Nothing can turn a sweet M&A deal sour faster than a key employee leaving the company before the transaction is final. This kind of loss can reduce a company’s selling price, hinder integration plans, turn a star executive into a formidable competitor and even shut down a deal altogether. But bonus plans and other incentives can motivate key employees to stay and help reduce the odds that this common M&A mishap will happen to you.


Companies increasingly are using bonus plans to retain vital staff through transitions and help motivate continued productivity after a merger. Common bonuses include:

Retention. These “stay” bonuses typically are offered by the selling company to retain experienced and knowledgeable staff during the integration process. They usually are provided to executives but can also be used to retain other key employees, such as top salespeople or key product developers, who add value to an M&A deal.

Most retention bonuses are awarded as a percentage of salary or a lump sum amount. But they may also take the form of:

  • Stock or stock options,
  • Flexible working hours or extra vacation time,
  • A change in responsibility, workflow or assignments, or
  • A better severance package if the employee will be employed for only a limited time.

Retention bonuses typically are offered to between 5% and 10% of the employees of the overall company or division being acquired.

Project completion. This type of bonus is offered to employees assigned to specific projects that are usually short-term (between three to six months). The bonuses may constitute 5% to 20% of an employee’s total compensation for work on the project. Companies might base the payout for this type of bonus on the importance of an individual’s role in the project, its successful completion and possibly the customer’s satisfaction.

Management by objectives (MBO). MBO bonuses are offered by employers to enable the successful completion of internal projects that might otherwise be neglected or overlooked as staff focuses on merger integration. Employees might receive a list of specific tasks, deliverables, due dates and dollar value for completing each assignment based on the company’s priorities. These bonuses are built into employees’ overall compensation plans, with dollar value buckets from which quarterly project assignments are made.

Assigned tasks should be able to be completed by the employee with minimal help from co-workers. Otherwise, it may be difficult to determine how much of the task was completed by the employee assigned – which could lead to disagreements, even a lawsuit.

Gainsharing. Companies wanting to jumpstart synergies following a merger might consider this bonus program in which individual employees or teams are rewarded for determining and implementing cost-savings plans. Gain-sharing bonuses can include profit-sharing and restricted stock plans – all of which tie compensation to the company’s growth and profits.


Before you offer an employee a retention bonus, be sure to thoroughly assess the individual’s performance and productivity to ensure he or she is worth the financial commitment and really is essential to the successful execution of your M&A deal. Also, make sure that the employee is invested in the future of the company and willing to stay on board.

Paying bonuses in installments gives employees an incentive to remain as long as you need them. But you also may want to consider asking employees to sign agreements that bind them to your company for a specified time period.
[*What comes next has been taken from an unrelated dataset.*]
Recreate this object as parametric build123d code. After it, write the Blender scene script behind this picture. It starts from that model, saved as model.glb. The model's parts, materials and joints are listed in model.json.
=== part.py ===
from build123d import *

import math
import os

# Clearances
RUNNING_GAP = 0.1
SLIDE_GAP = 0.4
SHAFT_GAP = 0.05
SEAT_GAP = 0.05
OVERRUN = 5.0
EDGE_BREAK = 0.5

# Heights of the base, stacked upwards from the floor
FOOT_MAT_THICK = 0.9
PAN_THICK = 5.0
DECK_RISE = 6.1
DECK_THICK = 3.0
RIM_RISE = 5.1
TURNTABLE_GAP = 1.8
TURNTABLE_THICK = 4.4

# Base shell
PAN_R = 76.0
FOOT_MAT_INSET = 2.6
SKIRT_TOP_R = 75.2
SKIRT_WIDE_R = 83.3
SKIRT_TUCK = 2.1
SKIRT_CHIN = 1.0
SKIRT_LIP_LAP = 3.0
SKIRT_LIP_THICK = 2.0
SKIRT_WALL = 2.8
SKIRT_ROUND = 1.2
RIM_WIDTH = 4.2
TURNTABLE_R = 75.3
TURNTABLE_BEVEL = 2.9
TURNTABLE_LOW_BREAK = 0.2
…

Clarifying their roles and performance expectations and ensuring that changes in compensation policies and processes, bonus arrangements, benefits and share schemes don’t affect them adversely will also help you retain key staff.

Not all employees receive retention bonuses, but it’s still important to reassure the rank-and-file workers that they’re part of the team and crucial to the future success of the new organization. Early communication about the deal is essential, including the rationale behind your decision to award certain employees bonuses. A management representative – possibly from your human resources department – should be available to answer questions and address concerns about the merger and its implications.
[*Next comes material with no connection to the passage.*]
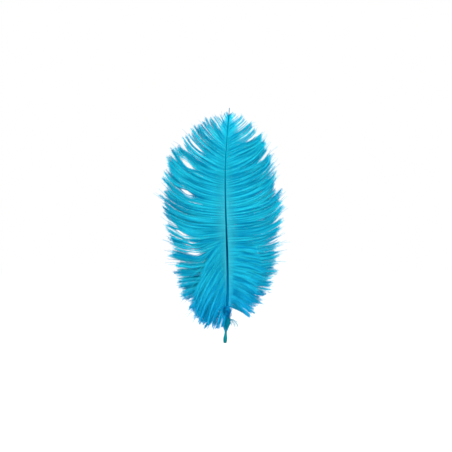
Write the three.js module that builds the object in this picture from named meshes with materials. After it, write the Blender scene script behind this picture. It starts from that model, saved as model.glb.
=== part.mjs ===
// A dyed ostrich plume held by its quill. The shaft runs up +Z from the cut end of the quill,
// which is the origin, and the front of the plume faces -Y. The vane is modelled as the locks
// that its soft barbs gather into: a row down each side of the shaft, and shorter tufts of down
// lying over the front of its lower half.
import * as THREE from "three";

// Overall sizes, in millimetres.
const PLUME_LENGTH = 300;
const LEFT_REACH = 79;
const RIGHT_REACH = 70;

// The space kept between neighbouring pieces.
const CLEARANCE = 0.35;

// The quill, from its cut end up to the joint with the shaft.
const QUILL_LENGTH = 30;
const QUILL_END_RADIUS = 1.5;
const QUILL_BULB_RADIUS = 2.1;
const QUILL_BULB_HEIGHT = 5;
const QUILL_NECK_RADIUS = 1.25;
const QUILL_NECK_HEIGHT = 13;
const QUILL_WALL = 0.4;
const QUILL_MOUTH_RADIUS = 0.6;
const PULP_CAP_COUNT = 3;
const PULP_CAP_DEPTH = 1.6;
const PULP_CAP_WALL = 0.3;

// The shaft above the quill: a horn cortex around a core of pith.
const SHAFT_BASE_RADIUS = 1.6;
const SHAFT_TIP_RADIUS = 0.25;
const SHAFT_TAPER = 1.1;
const SHAFT_WALL = 0.35;
const PITH_TIP_RADIUS = 0.3;
const SHAFT_BOW = 14;
const BARE_TIP = 12;

// Sideways sway of the shaft: [share of the plume's length, millimetres towards +X].
const SHAFT_SWAY = [
  [0, 0],
  [0.16, 3.2],
  [0.33, 3.2],
  [0.61, 0.6],
  [0.77, 0.6],
  [1, 5.7],
];

// Matted down around the foot of the vane, and the tuft that points down over the quill.
const MAT_START = QUILL_LENGTH + 4;
const MAT_HEIGHT = 12;
const MAT_RADIUS = 5.5;
const TUFT_HEIGHT = 15;
const TUFT_TOP_RADIUS = 9;
const TUFT_NECK_WALL = 0.45;

// Locks of the vane.
const VANE_START = MAT_START + MAT_HEIGHT + 2;
const VANE_END = PLUME_LENGTH - BARE_TIP;
const LOCKS_PER_SIDE = 16;
const LOCK_GAP = 1.6;
const LOCK_THICKNESS = 1.8;
const LOCK_TIP_WIDTH = 0.3;
const LOCK_LAYER_SHIFT = 2;
const LOCK_DROOP = 13;

// How the barbs of each side lie: [share up the vane, reach and rise of the tip as shares of the
// side's reach, angle from the shaft at the root and at the tip in degrees].
const LEFT_LIE = [
  [0, 0.36, -0.37, 112, 150],
  [0.12, 0.69, -0.2, 98, 112],
  [0.3, 0.9, 0.14, 89, 62],
  [0.45, 1, 0.29, 87, 46],
  [0.6, 0.92, 0.49, 82, 34],
  [0.75, 0.61, 0.49, 68, 32],
  [0.88, 0.24, 0.34, 42, 28],
  [1, 0.04, 0.1, 22, 20],
];
const RIGHT_LIE = [
  [0, 0.4, -0.21, 108, 128],
  [0.12, 0.74, -0.07, 96, 100],
  [0.3, 0.9, 0.14, 90, 62],
  [0.45, 1, 0.36, 87, 40],
  [0.6, 0.86, 0.49, 82, 28],
  [0.75, 0.7, 0.42, 68, 32],
  [0.88, 0.41, 0.33, 50, 32],
  [1, 0.08, 0.11, 26, 24],
];

// Tufts of down in front of the locks, laid out over their own stretch of the vane.
const LEFT_DOWN_COUNT = 6;
const RIGHT_DOWN_COUNT = 4;
const LEFT_DOWN_SPAN = [0.04, 0.38];
const RIGHT_DOWN_SPAN = [0.03, 0.3];
const DOWN_THICKNESS = 1.8;
const DOWN_STANDOFF = (LOCK_THICKNESS + DOWN_THICKNESS) / 2 + CLEARANCE;
const DOWN_LIFT = LOCK_LAYER_SHIFT + 6;
const LEFT_DOWN_LIE = [
  [0, 0.14, -0.45, 164, 168],
  [0.35, 0.38, -0.74, 156, 160],
  [0.7, 0.52, -0.88, 150, 158],
  [1, 0.6, -0.94, 146, 156],
];
const RIGHT_DOWN_LIE = [
  [0, 0.35, -0.26, 112, 140],
  [0.5, 0.54, -0.2, 102, 122],
  [1, 0.71, -0.09, 94, 108],
];

// Fineness of the solids.
const SHAFT_SIDES = 16;
const SHAFT_RINGS = 14;
const LOCK_SIDES = 6;
const LOCK_STEPS = 8;

const HORN = { color: 0x06586a, roughness: 0.35, metalness: 0 };
const PITH = { color: 0xd8e4dc, roughness: 0.9, metalness: 0 };
const CAP_HORN = { color: 0xb9cfc6, roughness: 0.6, metalness: 0 };
const VANE_DYE = { color: 0x1eafcd, roughness: 0.8, metalness: 0 };
const DOWN_DYE = { color: 0x0a96c6, roughness: 0.85, metalness: 0 };
const MAT_DYE = { color: 0x0467a2, roughness: 0.9, metalness: 0 };

const plume = new THREE.Group();

function addPiece(name, geometry, look) {
  geometry.computeVertexNormals();
  const piece = new THREE.Mesh(geometry, new THREE.MeshStandardMaterial(look));
  piece.name = name;
  plume.add(piece);
}

// A smooth curve through rows whose first number is the place along it.
function stationCurve(rows) {
  const places = rows.map((row) => row[0]);
  const values = rows.flatMap((row) => row.slice(1));
  const curve = new THREE.CubicInterpolant(places, values, rows[0].length - 1);
  return (place) => Array.from(curve.evaluate(place));
}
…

There is no simple formula for establishing an effective retention bonus plan. So, start thinking early in the sale process about how you’ll keep your experienced and knowledgeable team members in place. The ill-timed loss of even one key employee could mean the difference between a successful deal and one that falls apart before you reach the finish line.


You’ll likely find that a bonus plan is just part of a larger strategy to entice key employees to stay – one that also includes a good working environment, feedback and praise, and new challenges.

It’s also important to ask employees what they want and prepare to be flexible in what you offer them. One employee may want an employment contract with a one-time bonus structured to prevent an undue tax burden. Another may prefer a bonus in the form of a defined benefit plan that is funded with after-tax dollars and later can be rolled over into the employee’s 401(k) or IRA. Other employees may be satisfied with nonfinancial incentives such as vacation time, a reduced schedule or the option to telecommute.